O Binário de Schindler

Penso que o que mais os impressionou foi verem a crueza da morte sem efeitos especiais. E que se pode morrer de forma simples.
Quando Amon, o Bom, matou pelas costas (e à distância) o rapaz que lhe tinha maltratado a sela do cavalo, depois de ter tentado perdoá-lo, como lhe tinha ensinado Schindler, os meus filhos abanaram.
Tinham acreditado que é a mesma coisa "ser filho da puta mas gostar de coisas bonitas" e "gostar de coisas bonitas mas ser filho da puta". Perceberam a conversa de Schindler com Stern, lembram-se?

Depois, aprenderam que pode não haver regras de conduta que nos salvem do mal: Helen, a bela judia que foi escolhida pelo tarado e cirrótico Amon para o servir, disse-o. "Sei que vou morrer, porque ele mata sem critério". Isto é um intróito para o resto da questão, porque um dia os meus filhos hão-de perguntar-se: "Calma aí, qual é a diferença entre matar sem critério e matar com critério, a não ser permitir nortear o caminho triste de quem corre risco acrescido de ser morto, com ou sem critério, por quem dita as regras?".
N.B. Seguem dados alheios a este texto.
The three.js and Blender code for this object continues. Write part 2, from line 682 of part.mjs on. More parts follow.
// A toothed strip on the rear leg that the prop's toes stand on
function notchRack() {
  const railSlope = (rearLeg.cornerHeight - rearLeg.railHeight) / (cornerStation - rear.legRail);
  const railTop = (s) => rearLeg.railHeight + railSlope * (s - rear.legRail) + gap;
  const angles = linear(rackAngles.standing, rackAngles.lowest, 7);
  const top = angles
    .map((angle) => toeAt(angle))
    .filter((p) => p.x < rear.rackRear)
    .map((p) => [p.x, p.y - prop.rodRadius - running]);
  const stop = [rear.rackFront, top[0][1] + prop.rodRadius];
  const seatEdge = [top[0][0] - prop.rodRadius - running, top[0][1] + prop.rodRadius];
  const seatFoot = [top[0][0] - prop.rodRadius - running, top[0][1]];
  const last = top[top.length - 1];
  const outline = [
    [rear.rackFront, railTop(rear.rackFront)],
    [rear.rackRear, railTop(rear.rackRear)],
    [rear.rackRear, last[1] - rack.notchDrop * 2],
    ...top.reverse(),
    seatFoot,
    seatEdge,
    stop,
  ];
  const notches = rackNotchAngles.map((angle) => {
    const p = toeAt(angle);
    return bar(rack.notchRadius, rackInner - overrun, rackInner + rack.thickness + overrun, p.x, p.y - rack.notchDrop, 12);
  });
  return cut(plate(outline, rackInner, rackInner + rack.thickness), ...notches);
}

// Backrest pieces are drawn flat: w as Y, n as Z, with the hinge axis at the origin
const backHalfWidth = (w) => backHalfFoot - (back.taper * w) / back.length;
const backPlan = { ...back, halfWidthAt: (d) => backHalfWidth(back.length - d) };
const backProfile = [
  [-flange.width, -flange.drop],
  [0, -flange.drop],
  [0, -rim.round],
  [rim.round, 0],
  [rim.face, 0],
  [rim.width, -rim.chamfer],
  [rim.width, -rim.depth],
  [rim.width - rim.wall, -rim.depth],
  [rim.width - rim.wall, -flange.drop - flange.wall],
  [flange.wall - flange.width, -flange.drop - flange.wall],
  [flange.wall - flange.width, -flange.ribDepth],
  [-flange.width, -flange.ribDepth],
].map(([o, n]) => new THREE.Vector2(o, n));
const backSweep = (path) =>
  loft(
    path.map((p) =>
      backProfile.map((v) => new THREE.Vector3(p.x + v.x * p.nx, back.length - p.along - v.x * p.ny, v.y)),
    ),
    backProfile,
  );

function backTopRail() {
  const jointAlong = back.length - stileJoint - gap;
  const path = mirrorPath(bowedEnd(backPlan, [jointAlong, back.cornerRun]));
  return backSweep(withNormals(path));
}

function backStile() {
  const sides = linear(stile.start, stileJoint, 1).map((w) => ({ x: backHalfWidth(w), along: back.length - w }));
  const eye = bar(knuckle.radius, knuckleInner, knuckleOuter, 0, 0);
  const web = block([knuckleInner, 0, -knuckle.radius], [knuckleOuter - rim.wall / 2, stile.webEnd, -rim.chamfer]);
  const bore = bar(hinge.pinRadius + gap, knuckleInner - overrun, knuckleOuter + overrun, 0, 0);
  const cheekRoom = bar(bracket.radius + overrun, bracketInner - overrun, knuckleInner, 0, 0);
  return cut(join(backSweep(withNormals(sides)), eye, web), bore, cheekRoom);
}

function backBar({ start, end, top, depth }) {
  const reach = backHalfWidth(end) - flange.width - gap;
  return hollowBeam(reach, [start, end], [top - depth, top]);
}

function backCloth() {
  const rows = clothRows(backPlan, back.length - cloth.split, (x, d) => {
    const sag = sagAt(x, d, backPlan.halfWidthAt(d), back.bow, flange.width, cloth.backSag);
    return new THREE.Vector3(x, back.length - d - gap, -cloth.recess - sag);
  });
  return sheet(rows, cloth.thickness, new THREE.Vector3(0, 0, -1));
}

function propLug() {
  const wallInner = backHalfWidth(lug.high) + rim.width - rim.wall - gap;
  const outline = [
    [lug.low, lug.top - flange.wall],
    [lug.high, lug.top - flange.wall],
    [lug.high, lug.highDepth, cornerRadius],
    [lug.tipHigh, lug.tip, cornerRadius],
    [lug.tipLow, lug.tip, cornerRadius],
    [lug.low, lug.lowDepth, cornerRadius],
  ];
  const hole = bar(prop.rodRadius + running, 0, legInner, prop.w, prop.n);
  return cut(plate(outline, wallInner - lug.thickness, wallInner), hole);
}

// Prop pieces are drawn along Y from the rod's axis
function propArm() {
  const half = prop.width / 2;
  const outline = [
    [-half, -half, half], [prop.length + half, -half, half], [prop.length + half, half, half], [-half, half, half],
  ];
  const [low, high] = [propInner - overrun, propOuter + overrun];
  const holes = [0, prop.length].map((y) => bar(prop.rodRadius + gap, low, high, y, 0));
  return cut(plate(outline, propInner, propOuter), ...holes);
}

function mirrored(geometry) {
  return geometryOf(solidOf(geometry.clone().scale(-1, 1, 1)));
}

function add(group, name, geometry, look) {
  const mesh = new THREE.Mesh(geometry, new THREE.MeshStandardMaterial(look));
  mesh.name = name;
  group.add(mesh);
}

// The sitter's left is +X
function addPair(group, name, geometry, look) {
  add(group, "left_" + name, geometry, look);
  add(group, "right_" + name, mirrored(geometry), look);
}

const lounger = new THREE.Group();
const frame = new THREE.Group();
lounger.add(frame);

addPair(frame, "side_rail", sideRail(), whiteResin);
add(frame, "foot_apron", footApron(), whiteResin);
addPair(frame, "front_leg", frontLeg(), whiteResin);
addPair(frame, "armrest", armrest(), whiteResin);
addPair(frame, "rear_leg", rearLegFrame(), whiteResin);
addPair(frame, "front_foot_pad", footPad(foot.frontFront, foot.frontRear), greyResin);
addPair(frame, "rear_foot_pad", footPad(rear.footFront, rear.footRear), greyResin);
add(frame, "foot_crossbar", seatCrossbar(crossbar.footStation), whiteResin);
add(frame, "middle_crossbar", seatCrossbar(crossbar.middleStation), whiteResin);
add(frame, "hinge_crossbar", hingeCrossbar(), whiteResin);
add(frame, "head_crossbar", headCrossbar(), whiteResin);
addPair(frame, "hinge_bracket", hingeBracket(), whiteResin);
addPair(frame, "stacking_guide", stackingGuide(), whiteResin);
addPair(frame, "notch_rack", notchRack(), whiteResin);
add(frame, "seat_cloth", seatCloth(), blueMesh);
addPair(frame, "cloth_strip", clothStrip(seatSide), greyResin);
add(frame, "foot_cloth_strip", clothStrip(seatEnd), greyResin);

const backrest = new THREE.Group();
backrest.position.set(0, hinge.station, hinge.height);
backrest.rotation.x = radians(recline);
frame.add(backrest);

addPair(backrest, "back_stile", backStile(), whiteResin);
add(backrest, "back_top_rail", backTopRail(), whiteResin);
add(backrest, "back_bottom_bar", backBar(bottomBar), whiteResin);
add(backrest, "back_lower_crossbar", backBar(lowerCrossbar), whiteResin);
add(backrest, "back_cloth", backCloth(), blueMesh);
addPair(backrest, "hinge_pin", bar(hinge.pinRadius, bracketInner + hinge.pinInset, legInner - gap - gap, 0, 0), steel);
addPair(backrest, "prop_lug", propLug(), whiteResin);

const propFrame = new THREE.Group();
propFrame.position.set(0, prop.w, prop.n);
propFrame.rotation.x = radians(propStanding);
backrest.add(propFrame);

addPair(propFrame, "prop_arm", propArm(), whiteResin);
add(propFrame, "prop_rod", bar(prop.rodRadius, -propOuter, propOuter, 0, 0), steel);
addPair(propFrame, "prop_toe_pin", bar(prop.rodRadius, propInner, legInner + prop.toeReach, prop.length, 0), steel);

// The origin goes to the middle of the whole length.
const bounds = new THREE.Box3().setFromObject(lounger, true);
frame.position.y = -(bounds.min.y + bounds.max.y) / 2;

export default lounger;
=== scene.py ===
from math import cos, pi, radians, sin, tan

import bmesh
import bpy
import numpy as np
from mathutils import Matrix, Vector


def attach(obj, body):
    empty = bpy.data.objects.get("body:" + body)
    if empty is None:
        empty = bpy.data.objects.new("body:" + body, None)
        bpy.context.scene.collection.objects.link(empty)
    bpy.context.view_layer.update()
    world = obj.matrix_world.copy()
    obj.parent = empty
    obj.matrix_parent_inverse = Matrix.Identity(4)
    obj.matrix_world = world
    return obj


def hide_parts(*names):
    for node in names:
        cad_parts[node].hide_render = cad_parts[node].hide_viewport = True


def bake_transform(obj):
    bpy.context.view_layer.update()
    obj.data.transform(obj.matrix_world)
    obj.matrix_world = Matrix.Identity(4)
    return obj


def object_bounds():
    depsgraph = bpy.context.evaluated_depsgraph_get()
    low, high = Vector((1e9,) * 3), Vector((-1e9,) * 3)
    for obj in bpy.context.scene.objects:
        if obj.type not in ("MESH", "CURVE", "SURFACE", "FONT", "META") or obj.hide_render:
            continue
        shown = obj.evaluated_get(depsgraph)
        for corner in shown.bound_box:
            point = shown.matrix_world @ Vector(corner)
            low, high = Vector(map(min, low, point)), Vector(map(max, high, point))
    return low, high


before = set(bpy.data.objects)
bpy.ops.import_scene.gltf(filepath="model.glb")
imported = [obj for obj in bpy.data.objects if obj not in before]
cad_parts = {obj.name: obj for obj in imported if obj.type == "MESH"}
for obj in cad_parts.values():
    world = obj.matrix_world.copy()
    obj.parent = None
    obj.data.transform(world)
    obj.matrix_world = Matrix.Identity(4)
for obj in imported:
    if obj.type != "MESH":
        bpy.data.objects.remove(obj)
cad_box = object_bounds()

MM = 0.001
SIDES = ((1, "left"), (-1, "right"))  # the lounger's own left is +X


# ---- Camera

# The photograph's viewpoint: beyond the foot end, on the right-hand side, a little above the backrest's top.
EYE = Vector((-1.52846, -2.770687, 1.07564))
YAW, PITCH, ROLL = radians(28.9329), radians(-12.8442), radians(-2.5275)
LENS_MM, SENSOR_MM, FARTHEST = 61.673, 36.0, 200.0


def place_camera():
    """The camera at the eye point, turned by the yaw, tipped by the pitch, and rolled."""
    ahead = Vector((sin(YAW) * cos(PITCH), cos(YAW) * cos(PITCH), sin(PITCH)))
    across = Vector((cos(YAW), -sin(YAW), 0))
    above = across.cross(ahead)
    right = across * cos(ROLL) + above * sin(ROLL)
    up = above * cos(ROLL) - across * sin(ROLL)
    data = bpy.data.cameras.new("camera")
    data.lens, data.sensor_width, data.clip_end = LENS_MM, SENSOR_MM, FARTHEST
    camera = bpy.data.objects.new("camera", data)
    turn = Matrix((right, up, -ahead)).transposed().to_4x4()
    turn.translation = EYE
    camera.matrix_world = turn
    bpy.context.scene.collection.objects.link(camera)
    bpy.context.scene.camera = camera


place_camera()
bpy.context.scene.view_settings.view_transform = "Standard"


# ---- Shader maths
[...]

Faz-lhes bem. O bem é uma coisa altamente variável, sobretudo para os filhos da puta que vivem baseados na cómoda e inteligente relatividade, mas eu quero que os meus filhos esqueçam a relatividade quando se trata de valores absolutos. É o caso do direito à vida de quem não quer morrer, um sistema binário, no limite: sim ou não.
Uma questão de livre arbítrio que, desculpem, não se aplica a questões fetais. Não me deturpem. Não tem, sequer, comparação. Trata-se aqui do direito à vida de quem não quer morrer, trata-se aqui de martírios. O verdadeiro martírio é o sofrimento da inteligência, da identidade. E isto precisa de ser dito, que é para acabar de vez com mariquices e não misturarmos questões; quando não, qualquer conversa fica uma açorda de sotainas.